Written problem – Write out each line beneath this one exactly as it reads.

Records for this exercise –
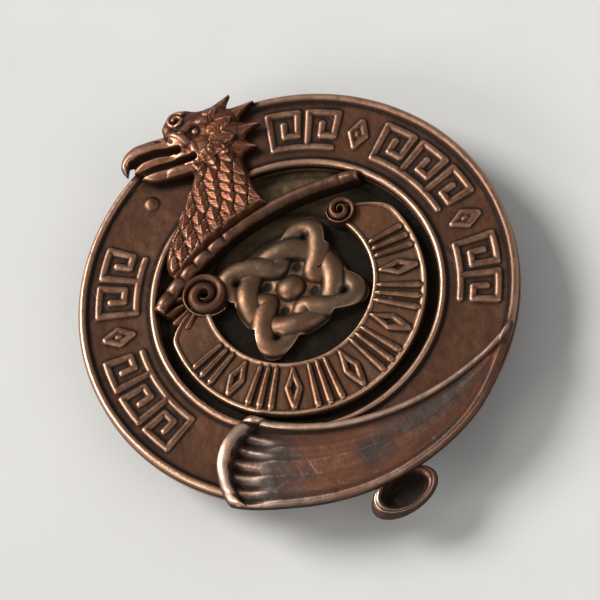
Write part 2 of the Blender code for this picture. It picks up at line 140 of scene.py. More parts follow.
def stroke_distance(x, y, points):
    """Distance from each place to an open line through points."""
    best = np.full(np.shape(x), 1e9)
    for (ax, ay), (bx, by) in zip(points, points[1:]):
        dx, dy = bx - ax, by - ay
        t = np.clip(((x - ax) * dx + (y - ay) * dy) / (dx * dx + dy * dy), 0, 1)
        best = np.minimum(best, np.hypot(x - ax - t * dx, y - ay - t * dy))
    return best


def smooth_loop(points, corners=(), samples=8):
    """A closed line through points, rounded everywhere but at its corners."""
    count, loop = len(points), []
    p = np.array(points, float)
    for i in range(count):
        here, after = p[i], p[(i + 1) % count]
        start = (after - here) if i in corners else (after - p[i - 1]) / 2
        far = p[(i + 2) % count]
        end = (after - here) if (i + 1) % count in corners else (far - here) / 2
        for s in range(samples):
            t = s / samples
            loop.append(
                (2 * t**3 - 3 * t**2 + 1) * here
                + (t**3 - 2 * t**2 + t) * start
                + (3 * t**2 - 2 * t**3) * after
                + (t**3 - t**2) * end
            )
    return [tuple(q) for q in loop]


# Meshes


def make_object(name, verts, quads, ngons=()):
    mesh = bpy.data.meshes.new(name)
    quads = np.asarray(quads, np.int32).reshape(-1, 4)
    ngons = [np.asarray(g, np.int32) for g in ngons]
    loops = np.concatenate([quads.ravel(), *ngons]) if ngons else quads.ravel()
    sizes = np.concatenate([np.full(len(quads), 4), [len(g) for g in ngons]]).astype(np.int32)
    mesh.vertices.add(len(verts))
    mesh.vertices.foreach_set("co", np.asarray(verts, np.float32).ravel())
    mesh.loops.add(len(loops))
    mesh.loops.foreach_set("vertex_index", loops.astype(np.int32))
    mesh.polygons.add(len(sizes))
    starts = np.concatenate([[0], np.cumsum(sizes)[:-1]]).astype(np.int32)
    mesh.polygons.foreach_set("loop_start", starts)
    mesh.update(calc_edges=True)
    mesh.validate()
    shape = bmesh.new()
    shape.from_mesh(mesh)
    bmesh.ops.recalc_face_normals(shape, faces=shape.faces)
    if shape.calc_volume() < 0:
        bmesh.ops.reverse_faces(shape, faces=shape.faces)
    shape.to_mesh(mesh)
    shape.free()
    mesh.shade_smooth()
    obj = bpy.data.objects.new(name, mesh)
    bpy.context.scene.collection.objects.link(obj)
    return obj


def grid_quads(index, wrap):
    """Quads over a table of vertex numbers, joined end to end along its rows when it wraps."""
    if wrap:
        index = np.vstack([index, index[:1]])
    a, b, c, d = index[:-1, :-1], index[1:, :-1], index[1:, 1:], index[:-1, 1:]
    return np.stack([a, b, c, d], -1).reshape(-1, 4)


def solid_from_top(name, top, low, wrap=False, hole=False, wall_steps=4):
    """A closed solid under a relief: its top surface, upright walls and a flat underside at low.

    top is an array of places. With wrap its rows go round, from the middle (or the hole) outwards.
    """
    rows, cols = top.shape[:2]
    index = np.arange(rows * cols).reshape(rows, cols)
    verts, quads, ngons = [top.reshape(-1, 3)], [grid_quads(index, wrap)], []
    count = rows * cols
    if wrap:
        loops = [index[:, -1]] + ([index[:, 0]] if hole else [])
        if not hole:
            ngons.append(index[:, 0])
    else:
        loops = [np.concatenate([index[:-1, 0], index[-1, :-1], index[:0:-1, -1], index[0, :0:-1]])]
    feet = []
    flat = top.reshape(-1, 3)
    for loop in loops:
        upper = flat[loop]
        previous = loop
        for step in range(1, wall_steps + 1):
            place = upper.copy()
            place[:, 2] += (low - upper[:, 2]) * step / wall_steps
            verts.append(place)
            ids = np.arange(count, count + len(loop))
            count += len(loop)
            table = np.stack([previous, ids], 1)
            quads.append(grid_quads(table, True))
            previous = ids
        feet.append(previous)
    if wrap and hole:
        quads.append(grid_quads(np.stack(feet, 1), True))
    else:
        ngons.append(feet[0])
    return make_object(name, np.concatenate(verts), np.concatenate(quads), ngons)


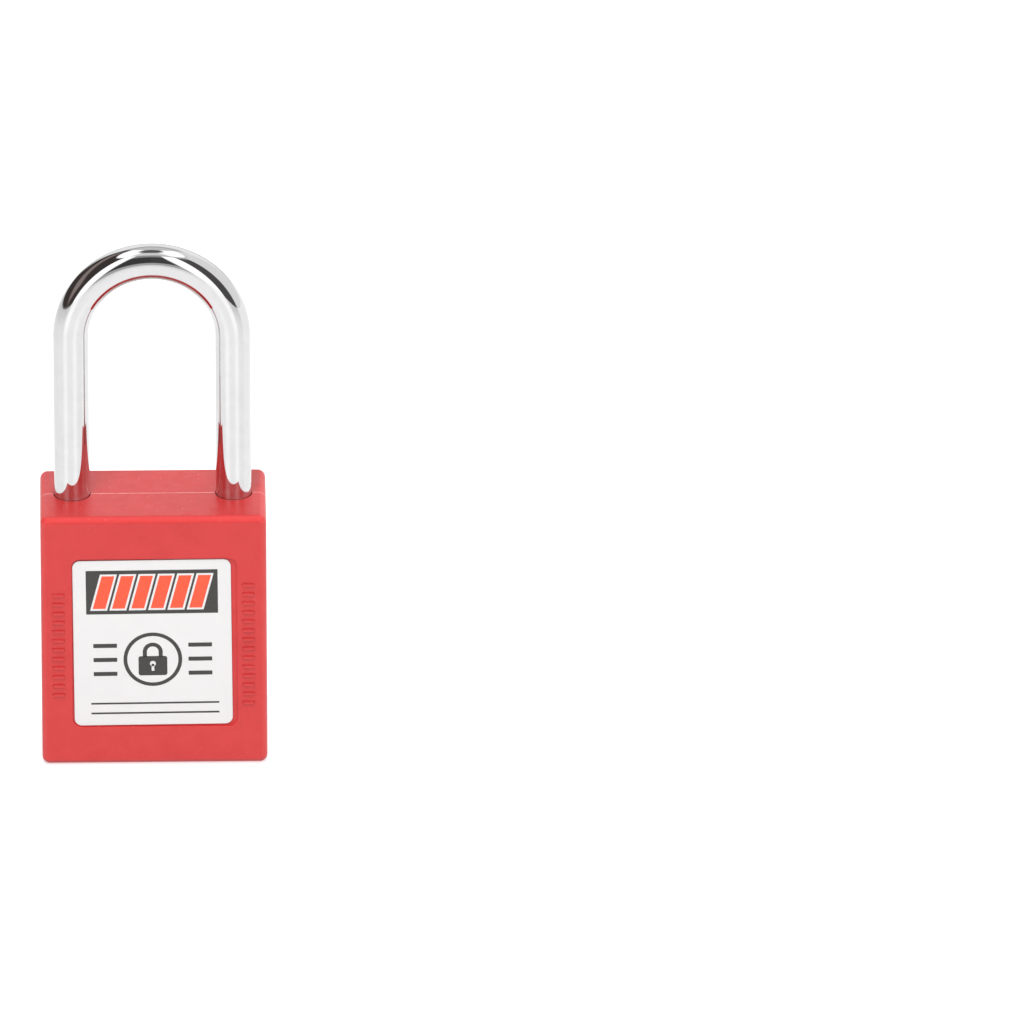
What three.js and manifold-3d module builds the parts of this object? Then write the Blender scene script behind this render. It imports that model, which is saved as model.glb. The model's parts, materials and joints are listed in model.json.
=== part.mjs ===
// Safety padlock: a moulded nylon body in two halves, a steel shackle and a five-pin cylinder.
// Millimetres, +Z up. The body stands on z = 0 and is centred on x = y = 0. The label faces -Y.
// At rest the padlock is closed and locked: the bolt sits in the notch of the toe leg (+X),
// and the pins stand at the shear line, as the right key holds them.
import * as THREE from 'three';
import { mergeVertices } from 'three/addons/utils/BufferGeometryUtils.js';
import Module from 'manifold-3d';

const wasm = await Module();
wasm.setup();

// ---- driving dimensions ----
const body = { width: 38, depth: 20.6, height: 45.6, cornerRadius: 1.3, edgeRadius: 1.2 };
const wall = { side: 2, floor: 2, roof: 2.4 };
const recess = { width: 27.8, height: 31, radius: 1.4, depth: 0.45, x: 0.1, z: 22.5 };
const label = { width: 26.7, height: 30.5, radius: 1.3, thickness: 0.2, x: -0.26, tiltDegrees: 0.41 };
const rib = { width: 2.1, height: 0.6, relief: 0.25, leftX: -16.1, rightX: 15.9, leftCount: 12,
  rightCount: 14, pitch: 1.675, midZ: 22.2 };
const spigot = { radius: 0.9, bossRadius: 2.2, length: 4, clearance: 0.1 };
const spigotPlaces = [[-8.3, 6], [-8.3, 24], [15.1, 3.5], [15.1, 26.6]];

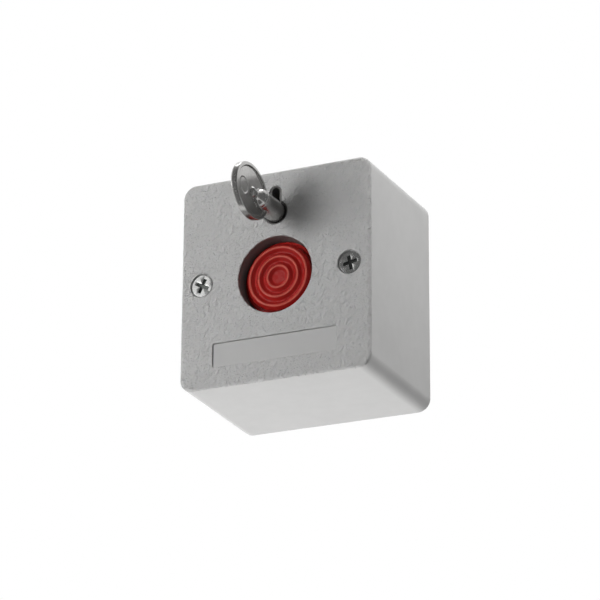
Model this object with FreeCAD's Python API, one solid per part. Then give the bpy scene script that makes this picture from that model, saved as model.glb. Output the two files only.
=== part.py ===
import FreeCAD, Part
import math
import os

# Wall-mounted panic button with a key reset.
# Millimetres. X points right as seen from the front, Z up, Y into the wall.
# The origin is the centre of the rear face, on the wall. The button's axis is the line X = 0, Z = 0.
# Depths, named front, rear, end or f, are measured backwards from the front face.

# Housing
FACE_WIDTH = 49.0
DRAFT_DEG = 0.6
CORNER_RADIUS = 3.2
FRONT_EDGE_RADIUS = 0.85
REAR_EDGE_RADIUS = 0.4
WALL = 2.0
FACE_WALL = 2.2
REBATE_WALL = 1.2
PLATE_THICKNESS = 3.0
PLATE_FLOOR = 2.0
PLATE_RIM = 1.6
TOP_ROOM = 0.6
REAR_ROOM = 0.7

# Clearances between pieces
FIT_GAP = 0.2
HOLE_GAP = 0.15
RUN_GAP = 0.25
SLIDE_GAP = 0.2
STOP_PLAY = 0.1
TOUCH_GAP = 0.12
CAGE_GAP = 0.1
STEP_GAP = 0.3

# How far a cutting shape passes a face, and how far a joined one reaches in
OVERCUT = 1.0
EMBED = 0.5
PILOT_EXTRA = 0.6
MIN_RADIUS = 0.5
SAME = 0.001

# Features of the front face
WELL_GAP = 1.25
WELL_WALL = 1.1
WELL_DEPTH = 6.0
MOUTH_RADIUS = 0.2
SINK_GAP = 0.2
SINK_STEP = 0.45
KEYHOLE_GAP = 0.55
KEYHOLE_SLOT_GAP = 0.75
KEYHOLE_TOP_GAP = 0.75
LINING_GAP = 0.1
LINING_FRONT = 0.3
LABEL_WIDTH = 31.8
LABEL_HEIGHT = 5.9
LABEL_EDGE = 5.05
LABEL_DEPTH = 0.35
LABEL_CORNER = 0.5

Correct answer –
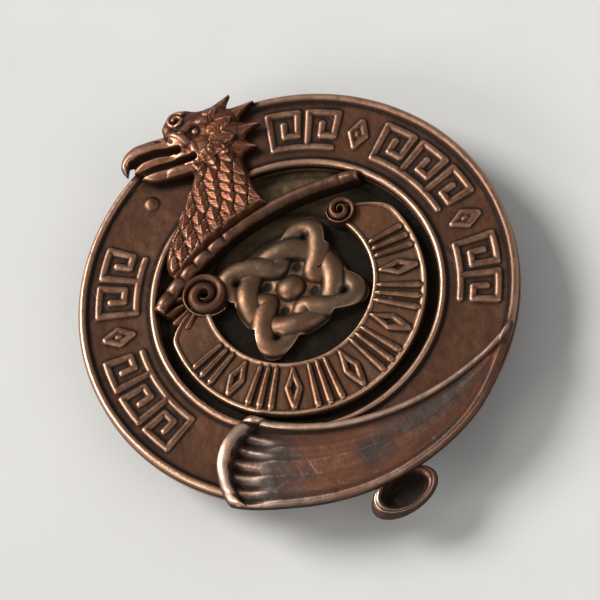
Write part 2 of the Blender code for this picture. It picks up at line 140 of scene.py. More parts follow.
def stroke_distance(x, y, points):
    """Distance from each place to an open line through points."""
    best = np.full(np.shape(x), 1e9)
    for (ax, ay), (bx, by) in zip(points, points[1:]):
        dx, dy = bx - ax, by - ay
        t = np.clip(((x - ax) * dx + (y - ay) * dy) / (dx * dx + dy * dy), 0, 1)
        best = np.minimum(best, np.hypot(x - ax - t * dx, y - ay - t * dy))
    return best


def smooth_loop(points, corners=(), samples=8):
    """A closed line through points, rounded everywhere but at its corners."""
    count, loop = len(points), []
    p = np.array(points, float)
    for i in range(count):
        here, after = p[i], p[(i + 1) % count]
        start = (after - here) if i in corners else (after - p[i - 1]) / 2
        far = p[(i + 2) % count]
        end = (after - here) if (i + 1) % count in corners else (far - here) / 2
        for s in range(samples):
            t = s / samples
            loop.append(
                (2 * t**3 - 3 * t**2 + 1) * here
                + (t**3 - 2 * t**2 + t) * start
                + (3 * t**2 - 2 * t**3) * after
                + (t**3 - t**2) * end
            )
    return [tuple(q) for q in loop]


# Meshes


def make_object(name, verts, quads, ngons=()):
    mesh = bpy.data.meshes.new(name)
    quads = np.asarray(quads, np.int32).reshape(-1, 4)
    ngons = [np.asarray(g, np.int32) for g in ngons]
    loops = np.concatenate([quads.ravel(), *ngons]) if ngons else quads.ravel()
    sizes = np.concatenate([np.full(len(quads), 4), [len(g) for g in ngons]]).astype(np.int32)
    mesh.vertices.add(len(verts))
    mesh.vertices.foreach_set("co", np.asarray(verts, np.float32).ravel())
    mesh.loops.add(len(loops))
    mesh.loops.foreach_set("vertex_index", loops.astype(np.int32))
    mesh.polygons.add(len(sizes))
    starts = np.concatenate([[0], np.cumsum(sizes)[:-1]]).astype(np.int32)
    mesh.polygons.foreach_set("loop_start", starts)
    mesh.update(calc_edges=True)
    mesh.validate()
    shape = bmesh.new()
    shape.from_mesh(mesh)
    bmesh.ops.recalc_face_normals(shape, faces=shape.faces)
    if shape.calc_volume() < 0:
        bmesh.ops.reverse_faces(shape, faces=shape.faces)
    shape.to_mesh(mesh)
    shape.free()
    mesh.shade_smooth()
    obj = bpy.data.objects.new(name, mesh)
    bpy.context.scene.collection.objects.link(obj)
    return obj


def grid_quads(index, wrap):
    """Quads over a table of vertex numbers, joined end to end along its rows when it wraps."""
    if wrap:
        index = np.vstack([index, index[:1]])
    a, b, c, d = index[:-1, :-1], index[1:, :-1], index[1:, 1:], index[:-1, 1:]
    return np.stack([a, b, c, d], -1).reshape(-1, 4)


def solid_from_top(name, top, low, wrap=False, hole=False, wall_steps=4):
    """A closed solid under a relief: its top surface, upright walls and a flat underside at low.

    top is an array of places. With wrap its rows go round, from the middle (or the hole) outwards.
    """
    rows, cols = top.shape[:2]
    index = np.arange(rows * cols).reshape(rows, cols)
    verts, quads, ngons = [top.reshape(-1, 3)], [grid_quads(index, wrap)], []
    count = rows * cols
    if wrap:
        loops = [index[:, -1]] + ([index[:, 0]] if hole else [])
        if not hole:
            ngons.append(index[:, 0])
    else:
        loops = [np.concatenate([index[:-1, 0], index[-1, :-1], index[:0:-1, -1], index[0, :0:-1]])]
    feet = []
    flat = top.reshape(-1, 3)
    for loop in loops:
        upper = flat[loop]
        previous = loop
        for step in range(1, wall_steps + 1):
            place = upper.copy()
            place[:, 2] += (low - upper[:, 2]) * step / wall_steps
            verts.append(place)
            ids = np.arange(count, count + len(loop))
            count += len(loop)
            table = np.stack([previous, ids], 1)
            quads.append(grid_quads(table, True))
            previous = ids
        feet.append(previous)
    if wrap and hole:
        quads.append(grid_quads(np.stack(feet, 1), True))
    else:
        ngons.append(feet[0])
    return make_object(name, np.concatenate(verts), np.concatenate(quads), ngons)


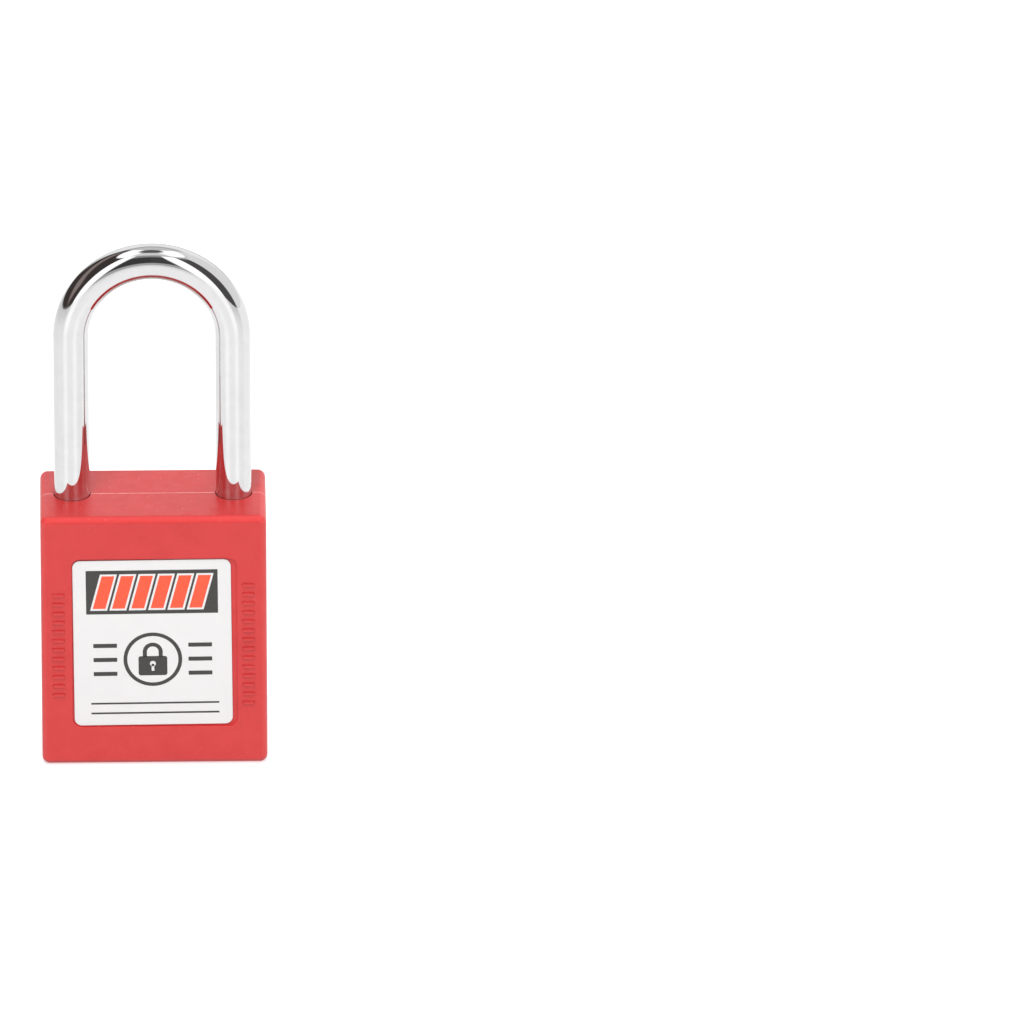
What three.js and manifold-3d module builds the parts of this object? Then write the Blender scene script behind this render. It imports that model, which is saved as model.glb. The model's parts, materials and joints are listed in model.json.
=== part.mjs ===
// Safety padlock: a moulded nylon body in two halves, a steel shackle and a five-pin cylinder.
// Millimetres, +Z up. The body stands on z = 0 and is centred on x = y = 0. The label faces -Y.
// At rest the padlock is closed and locked: the bolt sits in the notch of the toe leg (+X),
// and the pins stand at the shear line, as the right key holds them.
import * as THREE from 'three';
import { mergeVertices } from 'three/addons/utils/BufferGeometryUtils.js';
import Module from 'manifold-3d';

const wasm = await Module();
wasm.setup();

// ---- driving dimensions ----
const body = { width: 38, depth: 20.6, height: 45.6, cornerRadius: 1.3, edgeRadius: 1.2 };
const wall = { side: 2, floor: 2, roof: 2.4 };
const recess = { width: 27.8, height: 31, radius: 1.4, depth: 0.45, x: 0.1, z: 22.5 };
const label = { width: 26.7, height: 30.5, radius: 1.3, thickness: 0.2, x: -0.26, tiltDegrees: 0.41 };
const rib = { width: 2.1, height: 0.6, relief: 0.25, leftX: -16.1, rightX: 15.9, leftCount: 12,
  rightCount: 14, pitch: 1.675, midZ: 22.2 };
const spigot = { radius: 0.9, bossRadius: 2.2, length: 4, clearance: 0.1 };
const spigotPlaces = [[-8.3, 6], [-8.3, 24], [15.1, 3.5], [15.1, 26.6]];

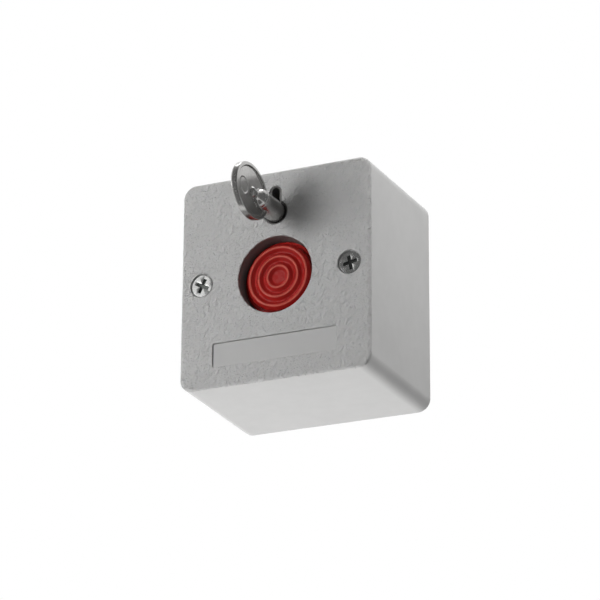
Model this object with FreeCAD's Python API, one solid per part. Then give the bpy scene script that makes this picture from that model, saved as model.glb. Output the two files only.
=== part.py ===
import FreeCAD, Part
import math
import os

# Wall-mounted panic button with a key reset.
# Millimetres. X points right as seen from the front, Z up, Y into the wall.
# The origin is the centre of the rear face, on the wall. The button's axis is the line X = 0, Z = 0.
# Depths, named front, rear, end or f, are measured backwards from the front face.

# Housing
FACE_WIDTH = 49.0
DRAFT_DEG = 0.6
CORNER_RADIUS = 3.2
FRONT_EDGE_RADIUS = 0.85
REAR_EDGE_RADIUS = 0.4
WALL = 2.0
FACE_WALL = 2.2
REBATE_WALL = 1.2
PLATE_THICKNESS = 3.0
PLATE_FLOOR = 2.0
PLATE_RIM = 1.6
TOP_ROOM = 0.6
REAR_ROOM = 0.7

# Clearances between pieces
FIT_GAP = 0.2
HOLE_GAP = 0.15
RUN_GAP = 0.25
SLIDE_GAP = 0.2
STOP_PLAY = 0.1
TOUCH_GAP = 0.12
CAGE_GAP = 0.1
STEP_GAP = 0.3

# How far a cutting shape passes a face, and how far a joined one reaches in
OVERCUT = 1.0
EMBED = 0.5
PILOT_EXTRA = 0.6
MIN_RADIUS = 0.5
SAME = 0.001

# Features of the front face
WELL_GAP = 1.25
WELL_WALL = 1.1
WELL_DEPTH = 6.0
MOUTH_RADIUS = 0.2
SINK_GAP = 0.2
SINK_STEP = 0.45
KEYHOLE_GAP = 0.55
KEYHOLE_SLOT_GAP = 0.75
KEYHOLE_TOP_GAP = 0.75
LINING_GAP = 0.1
LINING_FRONT = 0.3
LABEL_WIDTH = 31.8
LABEL_HEIGHT = 5.9
LABEL_EDGE = 5.05
LABEL_DEPTH = 0.35
LABEL_CORNER = 0.5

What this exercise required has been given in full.